Transcribe only part of the material below: the lines from the one containing "clear_scene()" through the one containing "SKY_LEVEL = 0.22", inclusive, exactly as written.

—————

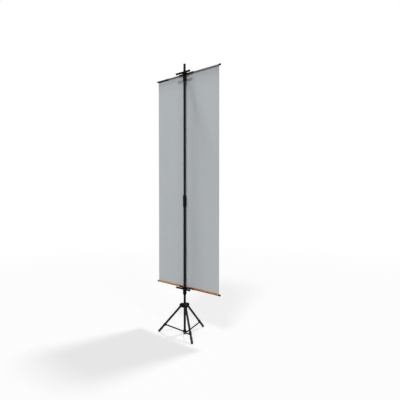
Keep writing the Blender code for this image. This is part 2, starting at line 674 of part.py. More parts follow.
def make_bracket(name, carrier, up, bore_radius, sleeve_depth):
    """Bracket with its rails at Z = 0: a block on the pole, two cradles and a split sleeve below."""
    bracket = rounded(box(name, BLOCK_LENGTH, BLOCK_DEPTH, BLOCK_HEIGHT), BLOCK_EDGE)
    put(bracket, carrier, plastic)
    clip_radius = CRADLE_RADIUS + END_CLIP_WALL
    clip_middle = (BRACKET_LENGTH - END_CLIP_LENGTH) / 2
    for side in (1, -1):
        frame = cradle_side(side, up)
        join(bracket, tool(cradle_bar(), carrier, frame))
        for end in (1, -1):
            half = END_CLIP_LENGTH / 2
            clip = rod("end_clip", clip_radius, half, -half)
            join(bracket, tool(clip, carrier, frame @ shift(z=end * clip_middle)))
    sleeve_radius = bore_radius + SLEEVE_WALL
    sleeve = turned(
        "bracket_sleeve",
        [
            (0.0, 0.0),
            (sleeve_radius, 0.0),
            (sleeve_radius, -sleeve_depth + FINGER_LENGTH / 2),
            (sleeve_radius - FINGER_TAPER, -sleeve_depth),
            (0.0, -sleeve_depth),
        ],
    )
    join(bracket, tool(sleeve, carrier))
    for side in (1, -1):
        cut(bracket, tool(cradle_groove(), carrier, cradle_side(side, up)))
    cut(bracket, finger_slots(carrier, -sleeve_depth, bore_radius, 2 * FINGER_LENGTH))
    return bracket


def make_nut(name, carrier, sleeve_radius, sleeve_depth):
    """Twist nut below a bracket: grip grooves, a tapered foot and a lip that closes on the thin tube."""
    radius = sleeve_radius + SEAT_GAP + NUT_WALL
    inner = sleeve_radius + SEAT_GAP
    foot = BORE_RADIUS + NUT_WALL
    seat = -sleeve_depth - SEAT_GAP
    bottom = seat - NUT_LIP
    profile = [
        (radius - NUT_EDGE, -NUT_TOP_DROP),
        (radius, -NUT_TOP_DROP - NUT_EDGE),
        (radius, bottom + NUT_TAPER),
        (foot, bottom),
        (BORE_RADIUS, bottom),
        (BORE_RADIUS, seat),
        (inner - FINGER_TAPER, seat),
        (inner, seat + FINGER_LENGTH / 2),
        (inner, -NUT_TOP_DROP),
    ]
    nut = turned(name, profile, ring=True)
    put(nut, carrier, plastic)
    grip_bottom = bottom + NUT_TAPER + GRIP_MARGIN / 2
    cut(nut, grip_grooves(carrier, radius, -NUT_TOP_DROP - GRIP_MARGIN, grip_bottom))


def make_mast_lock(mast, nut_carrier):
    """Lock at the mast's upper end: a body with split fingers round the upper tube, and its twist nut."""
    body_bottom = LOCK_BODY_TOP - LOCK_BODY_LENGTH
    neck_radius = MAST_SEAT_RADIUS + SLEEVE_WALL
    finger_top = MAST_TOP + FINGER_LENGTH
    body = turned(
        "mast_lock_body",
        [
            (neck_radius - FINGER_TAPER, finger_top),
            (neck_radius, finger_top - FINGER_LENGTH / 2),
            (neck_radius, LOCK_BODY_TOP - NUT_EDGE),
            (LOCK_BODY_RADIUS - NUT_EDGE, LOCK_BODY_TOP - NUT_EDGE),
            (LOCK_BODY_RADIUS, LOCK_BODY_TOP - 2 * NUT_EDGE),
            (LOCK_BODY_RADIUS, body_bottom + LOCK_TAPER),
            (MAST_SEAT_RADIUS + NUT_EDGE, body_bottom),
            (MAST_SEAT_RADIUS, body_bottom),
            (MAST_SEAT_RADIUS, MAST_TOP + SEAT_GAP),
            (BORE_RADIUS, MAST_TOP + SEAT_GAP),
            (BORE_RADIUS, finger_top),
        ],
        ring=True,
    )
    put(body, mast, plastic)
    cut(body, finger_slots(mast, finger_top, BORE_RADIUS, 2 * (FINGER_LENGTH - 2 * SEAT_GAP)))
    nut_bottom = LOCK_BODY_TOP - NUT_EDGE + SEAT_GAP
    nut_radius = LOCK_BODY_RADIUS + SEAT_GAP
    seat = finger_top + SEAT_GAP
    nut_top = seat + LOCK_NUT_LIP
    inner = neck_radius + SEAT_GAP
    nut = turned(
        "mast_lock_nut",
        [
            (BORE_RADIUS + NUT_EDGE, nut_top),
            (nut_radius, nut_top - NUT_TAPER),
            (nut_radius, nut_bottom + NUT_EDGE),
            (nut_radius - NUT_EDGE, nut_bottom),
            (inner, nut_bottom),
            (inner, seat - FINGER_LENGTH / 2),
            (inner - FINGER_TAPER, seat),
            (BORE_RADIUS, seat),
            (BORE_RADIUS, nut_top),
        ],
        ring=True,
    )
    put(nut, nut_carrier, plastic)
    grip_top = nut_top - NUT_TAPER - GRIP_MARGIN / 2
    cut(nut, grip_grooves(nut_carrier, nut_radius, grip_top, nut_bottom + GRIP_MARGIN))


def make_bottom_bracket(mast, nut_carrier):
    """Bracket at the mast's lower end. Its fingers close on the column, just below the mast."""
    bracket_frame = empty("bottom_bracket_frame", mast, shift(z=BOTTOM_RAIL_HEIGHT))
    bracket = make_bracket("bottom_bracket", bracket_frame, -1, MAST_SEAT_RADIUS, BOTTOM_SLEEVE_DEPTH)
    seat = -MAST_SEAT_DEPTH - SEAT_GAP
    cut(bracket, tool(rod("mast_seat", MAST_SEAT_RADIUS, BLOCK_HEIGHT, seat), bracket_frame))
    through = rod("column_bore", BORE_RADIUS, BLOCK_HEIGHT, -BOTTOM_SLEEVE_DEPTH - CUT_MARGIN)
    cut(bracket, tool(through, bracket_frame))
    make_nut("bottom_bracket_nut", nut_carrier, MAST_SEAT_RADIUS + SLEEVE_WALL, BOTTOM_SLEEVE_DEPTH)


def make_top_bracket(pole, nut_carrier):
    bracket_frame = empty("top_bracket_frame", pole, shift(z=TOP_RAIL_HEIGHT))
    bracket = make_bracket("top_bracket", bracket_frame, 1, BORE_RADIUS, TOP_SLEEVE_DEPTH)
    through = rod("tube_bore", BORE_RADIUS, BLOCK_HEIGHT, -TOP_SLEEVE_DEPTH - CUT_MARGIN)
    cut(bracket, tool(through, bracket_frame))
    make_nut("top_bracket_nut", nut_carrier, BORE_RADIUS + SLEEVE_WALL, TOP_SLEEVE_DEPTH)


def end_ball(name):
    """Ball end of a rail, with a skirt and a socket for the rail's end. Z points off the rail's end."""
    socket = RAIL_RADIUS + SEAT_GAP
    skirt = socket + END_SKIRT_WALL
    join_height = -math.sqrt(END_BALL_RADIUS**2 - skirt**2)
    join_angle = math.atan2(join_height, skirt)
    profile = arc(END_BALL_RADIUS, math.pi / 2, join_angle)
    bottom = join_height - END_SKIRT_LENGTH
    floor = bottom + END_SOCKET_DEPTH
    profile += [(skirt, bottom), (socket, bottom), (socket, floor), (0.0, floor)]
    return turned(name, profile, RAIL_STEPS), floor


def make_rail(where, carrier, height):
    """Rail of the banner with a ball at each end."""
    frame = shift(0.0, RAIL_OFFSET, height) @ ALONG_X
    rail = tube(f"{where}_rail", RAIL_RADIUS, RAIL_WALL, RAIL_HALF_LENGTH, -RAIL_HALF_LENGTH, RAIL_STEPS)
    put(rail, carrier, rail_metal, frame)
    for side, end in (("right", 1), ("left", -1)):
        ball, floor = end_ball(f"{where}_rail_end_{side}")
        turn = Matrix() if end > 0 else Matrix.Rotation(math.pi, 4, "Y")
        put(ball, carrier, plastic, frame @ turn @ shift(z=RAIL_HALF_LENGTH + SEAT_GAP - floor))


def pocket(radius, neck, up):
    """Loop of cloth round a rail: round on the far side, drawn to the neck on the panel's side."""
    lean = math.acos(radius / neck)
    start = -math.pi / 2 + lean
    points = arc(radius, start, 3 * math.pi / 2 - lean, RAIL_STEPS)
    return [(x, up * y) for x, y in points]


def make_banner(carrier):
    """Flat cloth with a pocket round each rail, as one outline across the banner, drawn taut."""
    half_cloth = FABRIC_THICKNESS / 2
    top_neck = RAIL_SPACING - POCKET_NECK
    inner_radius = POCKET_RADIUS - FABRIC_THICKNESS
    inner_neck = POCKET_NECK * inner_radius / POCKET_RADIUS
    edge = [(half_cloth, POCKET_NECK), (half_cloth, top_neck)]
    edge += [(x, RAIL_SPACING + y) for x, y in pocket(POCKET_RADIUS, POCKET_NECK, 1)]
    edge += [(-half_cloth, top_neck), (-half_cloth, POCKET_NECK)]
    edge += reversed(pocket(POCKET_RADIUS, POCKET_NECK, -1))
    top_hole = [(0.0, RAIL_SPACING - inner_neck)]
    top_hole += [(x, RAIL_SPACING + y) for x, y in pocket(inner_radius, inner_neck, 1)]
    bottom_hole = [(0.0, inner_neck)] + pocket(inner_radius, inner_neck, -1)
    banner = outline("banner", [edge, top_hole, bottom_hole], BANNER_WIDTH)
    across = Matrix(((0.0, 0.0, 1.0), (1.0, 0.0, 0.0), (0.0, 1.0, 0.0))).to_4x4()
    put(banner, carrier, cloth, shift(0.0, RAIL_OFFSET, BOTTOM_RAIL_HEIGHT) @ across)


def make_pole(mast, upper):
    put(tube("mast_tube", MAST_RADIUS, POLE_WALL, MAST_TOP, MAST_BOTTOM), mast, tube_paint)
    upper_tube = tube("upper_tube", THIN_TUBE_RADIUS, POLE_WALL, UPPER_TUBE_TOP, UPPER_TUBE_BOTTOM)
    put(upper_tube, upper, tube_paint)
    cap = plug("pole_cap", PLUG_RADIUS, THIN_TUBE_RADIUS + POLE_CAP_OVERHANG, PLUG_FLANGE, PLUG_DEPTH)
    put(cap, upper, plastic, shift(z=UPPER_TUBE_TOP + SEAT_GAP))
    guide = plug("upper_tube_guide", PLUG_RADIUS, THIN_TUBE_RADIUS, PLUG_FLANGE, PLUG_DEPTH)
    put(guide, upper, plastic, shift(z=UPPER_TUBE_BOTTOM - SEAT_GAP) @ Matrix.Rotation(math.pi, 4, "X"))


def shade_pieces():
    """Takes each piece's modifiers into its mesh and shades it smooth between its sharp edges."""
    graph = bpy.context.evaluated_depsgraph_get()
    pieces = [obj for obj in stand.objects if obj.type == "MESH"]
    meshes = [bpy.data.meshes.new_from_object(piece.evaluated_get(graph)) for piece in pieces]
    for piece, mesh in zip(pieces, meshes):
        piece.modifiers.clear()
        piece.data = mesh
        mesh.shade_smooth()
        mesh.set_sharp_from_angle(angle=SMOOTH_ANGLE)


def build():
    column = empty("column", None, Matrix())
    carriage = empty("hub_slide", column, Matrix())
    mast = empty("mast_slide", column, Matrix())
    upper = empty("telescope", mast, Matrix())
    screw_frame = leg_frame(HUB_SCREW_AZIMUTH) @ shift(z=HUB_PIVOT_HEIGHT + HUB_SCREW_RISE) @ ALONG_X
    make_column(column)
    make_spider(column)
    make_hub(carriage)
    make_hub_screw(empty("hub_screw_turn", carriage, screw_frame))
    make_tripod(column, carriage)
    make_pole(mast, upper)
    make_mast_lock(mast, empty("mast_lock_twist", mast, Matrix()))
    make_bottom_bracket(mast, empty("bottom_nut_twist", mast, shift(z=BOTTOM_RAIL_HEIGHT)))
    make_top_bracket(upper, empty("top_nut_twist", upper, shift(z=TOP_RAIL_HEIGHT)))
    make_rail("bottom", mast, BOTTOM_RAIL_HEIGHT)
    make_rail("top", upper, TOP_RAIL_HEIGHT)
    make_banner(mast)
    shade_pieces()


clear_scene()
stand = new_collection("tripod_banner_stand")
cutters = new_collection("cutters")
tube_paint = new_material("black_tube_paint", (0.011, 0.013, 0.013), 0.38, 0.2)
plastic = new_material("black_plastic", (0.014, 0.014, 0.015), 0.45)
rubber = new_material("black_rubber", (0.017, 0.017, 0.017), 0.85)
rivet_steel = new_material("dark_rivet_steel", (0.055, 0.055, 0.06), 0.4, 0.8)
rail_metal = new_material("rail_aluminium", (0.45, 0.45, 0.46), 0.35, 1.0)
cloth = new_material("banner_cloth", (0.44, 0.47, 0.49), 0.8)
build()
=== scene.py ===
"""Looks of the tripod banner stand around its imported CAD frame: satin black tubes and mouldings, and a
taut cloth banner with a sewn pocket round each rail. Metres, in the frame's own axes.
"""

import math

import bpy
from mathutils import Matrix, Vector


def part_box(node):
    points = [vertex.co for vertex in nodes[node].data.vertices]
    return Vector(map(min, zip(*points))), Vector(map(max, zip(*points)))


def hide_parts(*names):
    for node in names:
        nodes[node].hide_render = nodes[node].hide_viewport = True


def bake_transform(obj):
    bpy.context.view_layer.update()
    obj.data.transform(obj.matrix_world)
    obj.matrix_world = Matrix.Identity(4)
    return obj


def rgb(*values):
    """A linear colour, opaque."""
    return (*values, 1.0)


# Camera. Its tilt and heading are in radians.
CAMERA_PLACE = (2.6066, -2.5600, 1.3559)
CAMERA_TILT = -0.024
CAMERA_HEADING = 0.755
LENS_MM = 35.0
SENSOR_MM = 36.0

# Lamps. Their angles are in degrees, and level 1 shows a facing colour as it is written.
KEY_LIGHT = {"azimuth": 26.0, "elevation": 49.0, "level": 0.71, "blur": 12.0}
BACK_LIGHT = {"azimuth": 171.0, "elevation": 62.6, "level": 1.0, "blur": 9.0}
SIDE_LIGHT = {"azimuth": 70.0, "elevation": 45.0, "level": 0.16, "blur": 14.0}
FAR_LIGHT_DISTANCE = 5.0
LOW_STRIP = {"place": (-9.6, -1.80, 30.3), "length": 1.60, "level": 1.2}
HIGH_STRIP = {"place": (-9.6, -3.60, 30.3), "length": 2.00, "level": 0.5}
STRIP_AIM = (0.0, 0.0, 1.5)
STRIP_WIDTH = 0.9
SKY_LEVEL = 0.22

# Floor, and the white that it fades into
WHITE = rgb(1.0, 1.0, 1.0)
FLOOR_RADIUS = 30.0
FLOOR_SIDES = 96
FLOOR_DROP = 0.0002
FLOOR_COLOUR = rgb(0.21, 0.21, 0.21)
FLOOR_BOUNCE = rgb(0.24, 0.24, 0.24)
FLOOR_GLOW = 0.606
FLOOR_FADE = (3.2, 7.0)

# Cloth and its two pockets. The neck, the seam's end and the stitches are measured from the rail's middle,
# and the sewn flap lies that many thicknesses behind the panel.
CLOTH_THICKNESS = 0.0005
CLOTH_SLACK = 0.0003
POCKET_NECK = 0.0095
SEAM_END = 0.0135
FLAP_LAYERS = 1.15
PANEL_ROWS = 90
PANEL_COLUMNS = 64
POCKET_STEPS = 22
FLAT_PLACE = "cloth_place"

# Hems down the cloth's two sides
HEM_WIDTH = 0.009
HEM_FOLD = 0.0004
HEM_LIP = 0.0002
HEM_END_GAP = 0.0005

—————

Output for this exercise:
clear_scene()
stand = new_collection("tripod_banner_stand")
cutters = new_collection("cutters")
tube_paint = new_material("black_tube_paint", (0.011, 0.013, 0.013), 0.38, 0.2)
plastic = new_material("black_plastic", (0.014, 0.014, 0.015), 0.45)
rubber = new_material("black_rubber", (0.017, 0.017, 0.017), 0.85)
rivet_steel = new_material("dark_rivet_steel", (0.055, 0.055, 0.06), 0.4, 0.8)
rail_metal = new_material("rail_aluminium", (0.45, 0.45, 0.46), 0.35, 1.0)
cloth = new_material("banner_cloth", (0.44, 0.47, 0.49), 0.8)
build()
=== scene.py ===
"""Looks of the tripod banner stand around its imported CAD frame: satin black tubes and mouldings, and a
taut cloth banner with a sewn pocket round each rail. Metres, in the frame's own axes.
"""

import math

import bpy
from mathutils import Matrix, Vector


def part_box(node):
    points = [vertex.co for vertex in nodes[node].data.vertices]
    return Vector(map(min, zip(*points))), Vector(map(max, zip(*points)))


def hide_parts(*names):
    for node in names:
        nodes[node].hide_render = nodes[node].hide_viewport = True


def bake_transform(obj):
    bpy.context.view_layer.update()
    obj.data.transform(obj.matrix_world)
    obj.matrix_world = Matrix.Identity(4)
    return obj


def rgb(*values):
    """A linear colour, opaque."""
    return (*values, 1.0)


# Camera. Its tilt and heading are in radians.
CAMERA_PLACE = (2.6066, -2.5600, 1.3559)
CAMERA_TILT = -0.024
CAMERA_HEADING = 0.755
LENS_MM = 35.0
SENSOR_MM = 36.0

# Lamps. Their angles are in degrees, and level 1 shows a facing colour as it is written.
KEY_LIGHT = {"azimuth": 26.0, "elevation": 49.0, "level": 0.71, "blur": 12.0}
BACK_LIGHT = {"azimuth": 171.0, "elevation": 62.6, "level": 1.0, "blur": 9.0}
SIDE_LIGHT = {"azimuth": 70.0, "elevation": 45.0, "level": 0.16, "blur": 14.0}
FAR_LIGHT_DISTANCE = 5.0
LOW_STRIP = {"place": (-9.6, -1.80, 30.3), "length": 1.60, "level": 1.2}
HIGH_STRIP = {"place": (-9.6, -3.60, 30.3), "length": 2.00, "level": 0.5}
STRIP_AIM = (0.0, 0.0, 1.5)
STRIP_WIDTH = 0.9
SKY_LEVEL = 0.22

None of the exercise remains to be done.